Training approach

Intel_Novel · March 12, 2019, 11:57am

My training code looks over complicated.

I searched for a good training example, but the heritage from the versions before <0.4 provides lot of noise for my search.
I created the example to explain what I mean:

# set the min-batch size, optimizer and the loss function
bs=512
opt = optim.Adam(m.parameters(), 0.0001)
loss_fn = nn.NLLLoss()

# set the number of epochs
num_epochs = 1000

# from data loader take the generator it
it = iter(dl)
# grap the first mini batch
mb, yt = next(it)

# train the model for num_epochs
for epoch in range(num_epochs):
    
    # all good when I still have the examples in dataloader, but
    # bs will be <512 at certain point doing the next() when this happens I will get the exception
    if(mb.shape[0]==bs):   #bs=512
        tup = torch.unbind(mb, dim=1) 

        # Forward pass to calculate the prediction   
        y_hat = m(*tup)

        # loss evaluation
        loss = loss_fn(y_hat, yt)

        # Backward and optimize
        opt.zero_grad()
        loss.backward()

        # update params
        opt.step()
        
        #next
        mb, yt = next(it)
        
    else:
        it = iter(dl)
        mb, yt = next(it)


    if (epoch+1) % 50 == 0:
        print ('Epoch [{}/{}], Loss: {:.4f}'.format(epoch+1, num_epochs, loss.item()))

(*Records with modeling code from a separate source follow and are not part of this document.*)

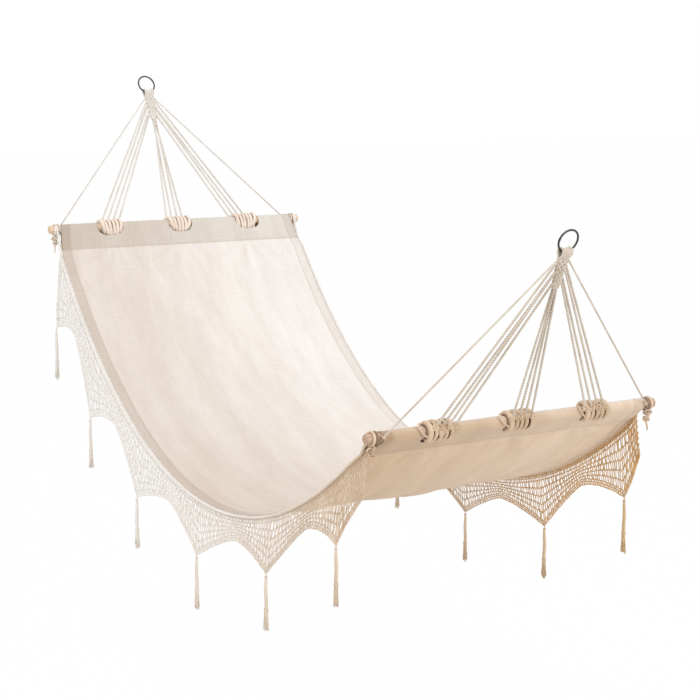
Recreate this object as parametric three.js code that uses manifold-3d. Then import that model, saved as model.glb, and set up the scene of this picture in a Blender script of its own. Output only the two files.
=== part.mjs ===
// Hammock with two spreader bars and fringed sides, hung from two rings, in millimetres.
// +X runs from the foot end to the head end, +Y to the front side of the bed, +Z up.
// The origin is half way between the centres of the two rings.
import * as THREE from 'three';
import Module from 'manifold-3d';
import { mergeVertices } from 'three/addons/utils/BufferGeometryUtils.js';

const wasm = await Module();
wasm.setup();

// How it hangs
const BAR_SPAN = 1720; // level distance between the axes of the two bars
const HEAD_RISE = 360; // height of the head bar over the foot bar
const BED_SLACK = 293; // how much longer the cloth is than the straight line between the bars
const CLEW_LENGTH = 480; // from a bar's axis to the centre of its ring
const HEAD_CLEW_ANGLE = THREE.MathUtils.degToRad(65); // above level
const FOOT_CLEW_ANGLE = THREE.MathUtils.degToRad(68);
const SEAT_GAP = 0.3; // between pieces that bear on each other

// Spreader bars
const BAR_LENGTH = 880;
const BAR_RADIUS = 12.5;
const BAR_END_ROUND = 4;
const BAR_SIDES = 16;

// Bed cloth
const BARE_END = 44; // of the bar, past the sleeve
const SLEEVE_WIDTH = BAR_LENGTH - 2 * BARE_END; // the cloth is ruched up along the bar
const RUCHING = 52; // how much wider the cloth is than its sleeves
const BED_WIDTH = SLEEVE_WIDTH + RUCHING;
const TAPER_END = 100; // along the cloth from the bar's axis to its full width
const CLOTH_THICK = 2;
const SLEEVE_DEPTH = 75; // from the bar's axis to the sleeve's seam
const NOTCH_WIDTH = 82;
const NOTCH_DEPTH = 34; // from the bar's axis to the notch's rounded end
const NOTCH_CORNER = 30;
const NOTCH_BENDS = 4; // in one corner
const BED_STEP = 44; // between the bends of the hanging cloth
const SLEEVE_BENDS = 12;
const CUT_PAST = 6; // how far a cutter runs past what it cuts

// Rings
const RING_RADIUS = 27.5; // to the middle of the wire
const RING_WIRE_RADIUS = 2.5;
const RING_STEPS = 32;
const RING_WIRE_SIDES = 8;

// Gathers, measured down the clew from the centre of the ring
const EYE_SLACK = 0.4; // between the cords and the ring, so that they can turn round it
const EYE_SIDE_ROOM = 4.5; // room beside the wire, for swinging
const EYE_DEPTH = 8.2;
const EYE_WALL = 4;
const EYE_CROWN = 6; // how far the rounded top rises over the walls
const GATHER_TOP_WIDTH = 32;
const GATHER_SHOULDER = 46;
const GATHER_END = 124;
const GATHER_END_WIDTH = 20;
const GATHER_END_THICK = 13;
const GATHER_STEPS = 6;
const EYE_BENDS = 5;

// Clew cords
const LEG_RADIUS = 2.75;
const LEG_PITCH = 20; // between the hitches of one group, along the bar
const LEGS_IN_GROUP = 4;
const GROUP_OFFSET = 238; // of the front and back groups from the bar's middle
const LAYER_GAP = 0.7; // between the two layers in which the legs leave the gather
const SIDE_LEG_EXIT = 108; // where the lowest leg of a side group leaves the gather
const SIDE_LEG_STEP = 15; // from there up to the next leg
const OUTER_CORD_RADIUS = 2.25;
const OUTER_CORD_EXIT = 49;
const OUTER_CORD_FROM_END = 32; // from the bar's end
const CORD_SIDES = 6;
const WRAP_TURN = THREE.MathUtils.degToRad(380); // how far a cord winds round the bar
const WRAP_STEPS = 13;
const WRAP_GAP = 0.4; // between the turns

// Edge cords, fringes and tassels
const EDGE_CORD_RADIUS = 3;
const EDGE_CORD_DROP = 4; // of its middle under the cloth's edge
const EDGE_CORD_START = 60; // along the cloth from the bar's axis
const EDGE_CORD_STEPS = 9; // on each stretch of the side
const EDGE_KNOT_FROM_END = 20;
const FRINGE_THICK = 2.4;
const FRINGE_START = 35; // along the cloth from the bar's axis
const FRINGE_LEAN = 0.17; // how far it hangs outward for each step down
const FRINGE_HEADING = 20; // the dense rows along the edge
const FRINGE_COLUMN = 52;
const FRINGE_BORDER = 9; // under the lowest gap
const FRINGE_TIP = 145; // width at a scallop's point, square to the edge
const FRINGE_VALLEY = 68; // width half way between two points
const SCALLOPS = 6;
const TIP_FROM_FOOT = 140; // along the cloth from the bar's axis to the first point
const TIP_FROM_HEAD = 70;
const SCALLOP_BEND = 1.5; // power of the curve from valley to point
const SCALLOP_STEPS = 2; // in one column
const NET_GAP_WIDTH = 27;
const NET_GAP_HEIGHT = 34;
const NET_BAR = 8; // between two gaps of one column
const NET_HALF_GAP = 13; // the short gap that starts every other column
const TASSEL_LENGTH = 150;
const TASSEL_KNOT_RADIUS = 5.5;
const TASSEL_STEM_RADIUS = 4;
const TASSEL_BAND_RADIUS = 6;
const TASSEL_BAND_TOP = 84; // below the knot's centre
const TASSEL_BAND_HEIGHT = 10;
const TASSEL_TUFT_RADIUS = 8;
const TASSEL_TUFT_ROUND = 4;
const TASSEL_SIDES = 6;

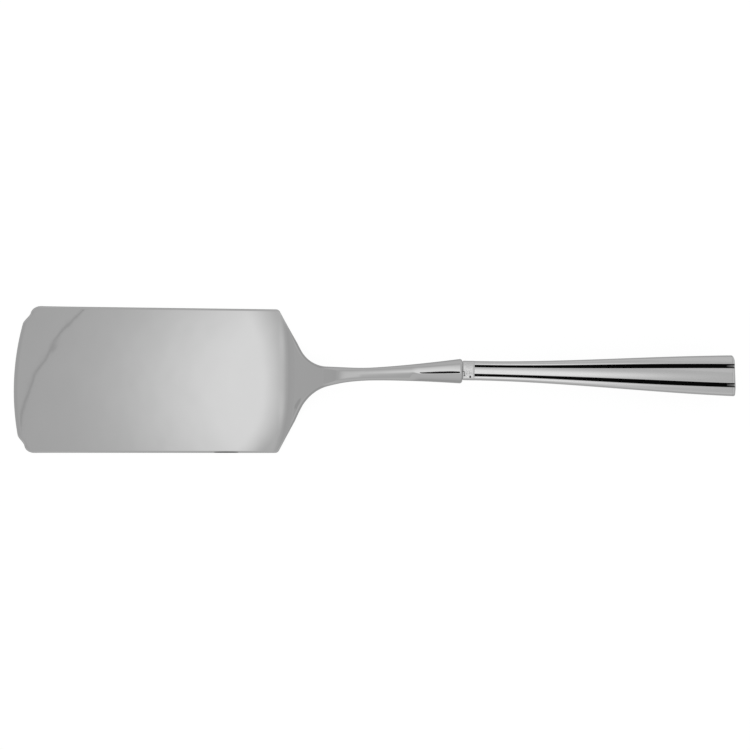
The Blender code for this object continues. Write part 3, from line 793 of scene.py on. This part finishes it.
def mottledSurface(name, first, second, size, detail, roughness, specular=0.5):
    # A dull surface that wanders between two colours in blotches, size mm across
    material, tree, shader = newMaterial(name)
    place = addNode(tree, "ShaderNodeTexCoord")
    blotch = addNode(tree, "ShaderNodeTexNoise", inputs={"Scale": 1 / (size * mm), "Detail": detail},
                     links={"Vector": place.outputs["Object"]})
    tone = addNode(tree, "ShaderNodeMix", settings={"data_type": "RGBA"},
                   inputs={6: linear(first), 7: linear(second)}, links={0: blotch.outputs["Fac"]})
    tree.links.new(tone.outputs[2], shader.inputs["Base Color"])
    shader.inputs["Roughness"].default_value = roughness
    shader.inputs["Specular IOR Level"].default_value = specular
    return material


# Stainless polished to a mirror: one soft pale cloud on the blade, crisp lines along the shank
steel = polishedMetal("polishedStainless", "#D3D3D3", roughness=0.016, grain=0.12, stretch=40, relief=0.006,
                      waves=0.4)
# Sterling buffed bright: broad pale streaks down the lobes, fading out towards the butt
silver = polishedMetal("buffedSilver", "#E2E2E2", roughness=0.06, grain=0.1, stretch=60, relief=0.02,
                       waves=0.05)
# The ferrule was dressed after soldering: the same silver, but mottled, with a few dark pits
collarSilver = polishedMetal("ferruleSilver", "#E2E2E2", roughness=0.09, grain=0.7, stretch=1, relief=0.6,
                             waves=0.1)
pitMetal(collarSilver, "#0A0A0A", [(34.4, 2.0, 0.95), (32.4, 2.45, 0.6), (31.9, 4.0, 0.5)])
# Silver solder filed flush along both sides: a dull line between the two shells
solder = polishedMetal("filedSolder", "#B9B9B9", roughness=0.35, grain=0.3, stretch=4, relief=0.3, waves=0.1)
# Painted shade: the flutes are coloured near black, standing in for the shade down in the grooves,
# so that each flute reads as one dark line
fluteShadePaint = mottledSurface("flutePaintedShade", "#010101", "#080808", size=0.8, detail=3.0, roughness=0.6,
                        specular=0.03)
# Painted shade in the flutes, paler near the butt
fadedFluteShadePaint = fadingFluteShade("flutePaintedShadeFaded", bolsterX + buttX - handle["shadeFadeLength"],
                  bolsterX + buttX + handle["capThickness"])
# Pitch and resin cement with brick dust in it: dull brown, seen only with a shell taken off
filler = mottledSurface("handleFiller", "#2E241C", "#6A5546", size=1.2, detail=5.0, roughness=0.9)


def dress(piece, node, material):
    piece.data.materials.clear()
    piece.data.materials.append(material)
    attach(piece, "root")
    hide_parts(node)


dress(blade, "blade", steel)
dress(upper, "handle_shell_upper", silver)
dress(lower, "handle_shell_lower", silver)
dress(ferrule, "neck_ferrule", collarSilver)
dress(cap, "butt_cap", silver)


# Where the flutes' painted shade is laid, and where it is paler
paintedFluteShade = {
    "share": 0.97,  # of the flute's half width that is painted near black, as shade
    "fadedShare": 0.45,  # of it where the painted shade is paler, near the butt
    "depth": 0.75,  # below the handle's crown, past which nothing is a flute
    "lean": 0.05,  # of the normal, so that the shell's inner side stays bright
}


def paintFluteShade(piece, turns):
    # The faces between the flutes' lips get painted shade, paler at the butt. turns are 1 for the
    # handle's top and -1 for its underside.
    back = handleAxis().inverted()
    piece.data.materials.append(fluteShadePaint)
    piece.data.materials.append(fadedFluteShadePaint)
    fadeStartX = buttX - handle["shadeFadeLength"]
    for face in piece.data.polygons:
        spot = (back @ face.center) / mm
        centre, half, _ = fluteAt(spot.x)
        off = abs(abs(spot.y) - centre)
        for turn in turns:
            nearTop = spot.z * turn > sectionZ(spot.x, 0.0) - paintedFluteShade["depth"]
            facing = face.normal.z * turn > paintedFluteShade["lean"]
            if off < half * paintedFluteShade["share"] and nearTop and facing:
                paler = spot.x > fadeStartX and off < half * paintedFluteShade["fadedShare"]
                face.material_index = 2 if paler else 1


# Painted shade in the flutes of both shells and of the cap
paintFluteShade(upper, [1])
paintFluteShade(lower, [-1])
paintFluteShade(cap, [1, -1])
for node, material in (("seam_solder_near", solder), ("seam_solder_far", solder), ("handle_cement", filler)):
    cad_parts[node].data.materials.clear()
    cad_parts[node].data.materials.append(material)
print("materials set")


# Studio

# Sizes and places in mm, glows where 1 is white. The metal sees a grey dome, floor and card.
studio = {
    "domeGlow": 0.53,  # near the floor, up to zenithGlow overhead
    "zenithGlow": 0.61,
    "domeLow": 0.1,  # the heights, of 1, between which it brightens
    "domeHigh": 0.9,
    "floorSize": 6000.0,
    "floorGap": 0.05,
    "floorColour": "#F4F4F4",
    "floorShare": 0.9,  # how much of the floor's white is its own glow
    "floorWhite": 1.03,
    "floorGlow": 0.44,  # as the metal sees it
    "cardHeight": 900.0,
    "cardReach": 175.0,  # a soft round light overhead, dimming outwards as (distance, glow)
    "cardPlace": (-8.0, -5.0),
    "cardLevels": [(0.0, 1.03), (52.0, 1.03), (59.0, 1.01), (68.0, 0.94), (78.0, 0.86), (88.0, 0.77),
                   (98.0, 0.69), (108.0, 0.63), (121.0, 0.585), (134.0, 0.56), (150.0, 0.545), (174.0, 0.53)],
    "lensPlace": (0.0, 1.0),
    "lensRadius": 31.0,  # the camera's lens, just below the card
    "lensDrop": 2.0,
    "lensLevels": [(0.0, 0.02), (17.0, 0.02)],
    "seamPlace": (-8.0, -41.8),
    "seamRadius": 140.0,  # an arc in the cloth, between seamTurns in degrees
    "seamWidth": 1.2,
    "seamTurns": (138.0, 192.0),
    "seamSteps": 80,
    "seamDrop": 1.0,
    "seamGlow": 0.42,
    "standPlace": (-53.3, -28.0, 2.7),
    "standSize": (4.5, 1.5, 4.2),  # half sizes
    "standSight": 6.5,  # how near a ray has to start to see it
    "standGlow": 0.02,
    "dimPlace": (-1300.0, 0.0, 910.0),
    "dimRadius": 300.0,  # a dimmer stretch of the dome, drawn out along X
    "dimStretch": 4.0,
    "dimLevels": [(0.0, 0.52), (200.0, 0.515), (270.0, 0.505), (300.0, 0.535)],
    "cameraHeight": 6000.0,
    "frameHeight": 8.0,  # over the plate's foot, where the picture is frameWidth wide
    "frameWidth": 269.93,
    "cameraReach": 40000.0,
    "aim": (0.16, 2.46),
    "turn": 0.40,  # degrees
}


def emptyMaterial(name):
    material = bpy.data.materials.new(name)
    material.use_nodes = True
    material.node_tree.nodes.clear()
    return material, material.node_tree


def makeWorld():
    # White to the camera, and to the metal a grey dome that brightens a little overhead
    world = bpy.data.worlds.new("studioWorld")
    bpy.context.scene.world = world
    world.use_nodes = True
    tree = world.node_tree
    tree.nodes.clear()
    rays = addNode(tree, "ShaderNodeLightPath")
    white = addNode(tree, "ShaderNodeBackground", inputs={"Color": (1, 1, 1, 1), "Strength": 1.0})
    place = addNode(tree, "ShaderNodeTexCoord")
    axes = addNode(tree, "ShaderNodeSeparateXYZ", links={0: place.outputs["Generated"]})
    glow = addNode(tree, "ShaderNodeMapRange", settings={"interpolation_type": "SMOOTHSTEP"},
                   inputs={"From Min": studio["domeLow"], "From Max": studio["domeHigh"],
                           "To Min": studio["domeGlow"], "To Max": studio["zenithGlow"]},
                   links={"Value": axes.outputs["Z"]})
    grey = addNode(tree, "ShaderNodeBackground", inputs={"Color": (1, 1, 1, 1)},
                   links={"Strength": glow.outputs["Result"]})
    chosen = addNode(tree, "ShaderNodeMixShader", links={0: rays.outputs["Is Glossy Ray"],
                                                        1: white.outputs[0], 2: grey.outputs[0]})
    addNode(tree, "ShaderNodeOutputWorld", links={"Surface": chosen.outputs[0]})


def makeFloor():
    # Nearly white by its own glow, with the rest painted, so that it takes the piece's soft shadow
    startFresh()
    floorZ = cadBounds[0][2] - studio["floorGap"] * mm
    bpy.ops.mesh.primitive_plane_add(size=studio["floorSize"] * mm, location=(0, 0, floorZ))
    floor = bpy.context.object
    floor.name = "paleFloor"
    material, tree = emptyMaterial("paleFloorPaint")
    rays = addNode(tree, "ShaderNodeLightPath")
    direct = addNode(tree, "ShaderNodeMath", settings={"operation": "MAXIMUM"},
                     links={0: rays.outputs["Is Camera Ray"], 1: rays.outputs["Is Transmission Ray"]})
    seen = addNode(tree, "ShaderNodeMath", settings={"operation": "MULTIPLY"},
                   inputs={1: studio["floorShare"]}, links={0: direct.outputs[0]})
    paint = addNode(tree, "ShaderNodeBsdfDiffuse", inputs={"Color": linear(studio["floorColour"])})
    glow = addNode(tree, "ShaderNodeEmission", inputs={"Strength": studio["floorWhite"]})
    mirrored = addNode(tree, "ShaderNodeEmission", inputs={"Strength": studio["floorGlow"]})
    lit = addNode(tree, "ShaderNodeMixShader",
                  links={0: seen.outputs[0], 1: paint.outputs[0], 2: glow.outputs[0]})
    chosen = addNode(tree, "ShaderNodeMixShader",
                     links={0: rays.outputs["Is Glossy Ray"], 1: lit.outputs[0], 2: mirrored.outputs[0]})
    addNode(tree, "ShaderNodeOutputMaterial", links={"Surface": chosen.outputs[0]})
    floor.data.materials.append(material)


def makeDisc(name, radius, place, levels, stretch=1.0):
    # A disc overhead that only the metal sees, glowing by the distance from its middle. levels are
    # (distance, glow), and stretch draws the disc out along X.
    startFresh()
    bpy.ops.mesh.primitive_circle_add(vertices=64, radius=radius * mm, fill_type="NGON")
    disc = bpy.context.object
    disc.name = name
    material, tree = emptyMaterial(name + "Glow")
    spot = addNode(tree, "ShaderNodeTexCoord")
    far = addNode(tree, "ShaderNodeVectorMath", settings={"operation": "LENGTH"},
                  links={0: spot.outputs["Object"]})
    share = addNode(tree, "ShaderNodeMath", settings={"operation": "DIVIDE"}, inputs={1: radius * mm},
                    links={0: far.outputs["Value"]})
    ramp = addNode(tree, "ShaderNodeValToRGB", links={"Fac": share.outputs[0]})
    top = max(level for _, level in levels)
    stops = ramp.color_ramp.elements
    for index, (reach, level) in enumerate(levels):
        stop = stops[index] if index < 2 else stops.new(1.0)
        stop.position = reach / radius
        stop.color = [level / top] * 3 + [1.0]
    glow = addNode(tree, "ShaderNodeEmission", inputs={"Strength": top},
                   links={"Color": ramp.outputs["Color"]})
    addNode(tree, "ShaderNodeOutputMaterial", links={"Surface": glow.outputs[0]})
    disc.data.materials.append(material)
    disc.location = Vector(place) * mm
    disc.scale = (stretch, 1.0, 1.0)
    showToMetalOnly(disc)


def glowMaterial(name, level):
    material, tree = emptyMaterial(name)
    glow = addNode(tree, "ShaderNodeEmission", inputs={"Strength": level})
    addNode(tree, "ShaderNodeOutputMaterial", links={"Surface": glow.outputs[0]})
    return material


def nearGlowMaterial(name, level, sight):
    # Clear to rays that start farther off than sight
    material, tree = emptyMaterial(name)
    glow = addNode(tree, "ShaderNodeEmission", inputs={"Strength": level})
    rays = addNode(tree, "ShaderNodeLightPath")
    far = addNode(tree, "ShaderNodeMath", settings={"operation": "GREATER_THAN"}, inputs={1: sight * mm},
                  links={0: rays.outputs["Ray Length"]})
    clear = addNode(tree, "ShaderNodeBsdfTransparent")
    chosen = addNode(tree, "ShaderNodeMixShader",
                     links={0: far.outputs[0], 1: glow.outputs[0], 2: clear.outputs[0]})
    addNode(tree, "ShaderNodeOutputMaterial", links={"Surface": chosen.outputs[0]})
    return material


def showToMetalOnly(piece):
    piece.visible_camera = False
    piece.visible_diffuse = False
    piece.visible_shadow = False


def makeSeam():
    # The seam where the light's cloth is joined draws a thin darker line over the front of the blade
    low, high = studio["seamTurns"]
    x, y = studio["seamPlace"]
    z = studio["cardHeight"] - studio["seamDrop"]
    steps = studio["seamSteps"]

    def pointAt(row, column):
        turn = math.radians(mix(low, high, row / steps))
        reach = studio["seamRadius"] + studio["seamWidth"] * (column - 0.5)
        return (x + reach * math.cos(turn), y + reach * math.sin(turn), z)

    seam = gridSkin("clothSeam", steps, 1, pointAt)
    seam.data.materials.append(glowMaterial("seamGlow", studio["seamGlow"]))
    showToMetalOnly(seam)


def makeStand():
    # Something dark beside the set that shows as a black sliver in the blade's lower edge. It is clear
    # from farther off, so that it leaves no image on the flat or on the neck.
    startFresh()
    bpy.ops.mesh.primitive_uv_sphere_add(segments=32, ring_count=16, radius=mm)
    stand = bpy.context.object
    stand.name = "darkStand"
    stand.scale = studio["standSize"]
    stand.location = Vector(studio["standPlace"]) * mm
    stand.data.materials.append(nearGlowMaterial("standGlow", studio["standGlow"], studio["standSight"]))
    showToMetalOnly(stand)


def makeCard():
    x, y = studio["cardPlace"]
    makeDisc("softCard", studio["cardReach"], (x, y, studio["cardHeight"]), studio["cardLevels"])
    # The camera's own dark lens draws the black line at the shank's end and over the ferrule
    x, y = studio["lensPlace"]
    place = (x, y, studio["cardHeight"] - studio["lensDrop"])
    makeDisc("darkLens", studio["lensRadius"], place, studio["lensLevels"])
    # A dimmer stretch of the dome out past the serving edge, seen where the heel bends up and where
    # the neck levels out
    makeDisc("dimSide", studio["dimRadius"], studio["dimPlace"], studio["dimLevels"], studio["dimStretch"])


def makeCamera():
    # Straight above, with the picture frameWidth wide at frameHeight
    lens = bpy.data.cameras.new("topCamera")
    camera = bpy.data.objects.new("topCamera", lens)
    bpy.context.scene.collection.objects.link(camera)
    lens.sensor_width = 36.0
    lens.lens = lens.sensor_width * studio["cameraHeight"] / studio["frameWidth"]
    lens.clip_end = studio["cameraReach"] * mm
    x, y = studio["aim"]
    camera.location = Vector((x, y, studio["cameraHeight"] + studio["frameHeight"])) * mm
    camera.rotation_euler = (0.0, 0.0, math.radians(studio["turn"]))
    bpy.context.scene.camera = camera


makeWorld()
makeFloor()
makeCard()
makeSeam()
makeStand()
makeCamera()
bpy.context.scene.view_settings.view_transform = "Standard"
print("studio set")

This looks so complicated, since I need to pay attention on remaining size of the dataloader because next() will return at certain point less than bs examples from dataloader.

OK, I could set DataLoader suffle=True. In that case I could use mb, yt= next(iter(dl)) all the time.

Any feedback on training approach would be helpful for me at this moment.

albanD · March 12, 2019, 12:03pm

Hi,

For me, “epoch” has a slightly different meaning: it means how many times you go through the whole dataset. With this, I would do:

n_smaples_seen = 0
for epoch in range(num_epochs):
    for sample in dl:
        # Not needed if your code handle any batch size
        if sample.size(0) != bs:
            continue

        # Your training code

        n_samples_seen += 1
        if n_samples_seen %  50 == 0:
              # Some printing

Intel_Novel · March 12, 2019, 1:20pm

Thanks. Simple for loop can make my training code simpler. I my case I rewrote the code like this:

for epoch in range(num_epochs):
    for mb,yt in dl:                 
        if(mb.size(0)!=bs):
            print("...next epoch...")
            continue
         # training code

I learned I do not need necessary to use iter and next.

One epoch is to run trough all the samples. and this was a problem in my original code.
Thanks.

albanD · March 12, 2019, 1:22pm

Great !
By the way, unless your code specifically does not handle batch with a size different than the full one, you don’t need the if mb.size(0) != bs: block. Pytorch functions will all work with a batch size that is different and you can move this print outside of the inner loop if the goal is just to have a print !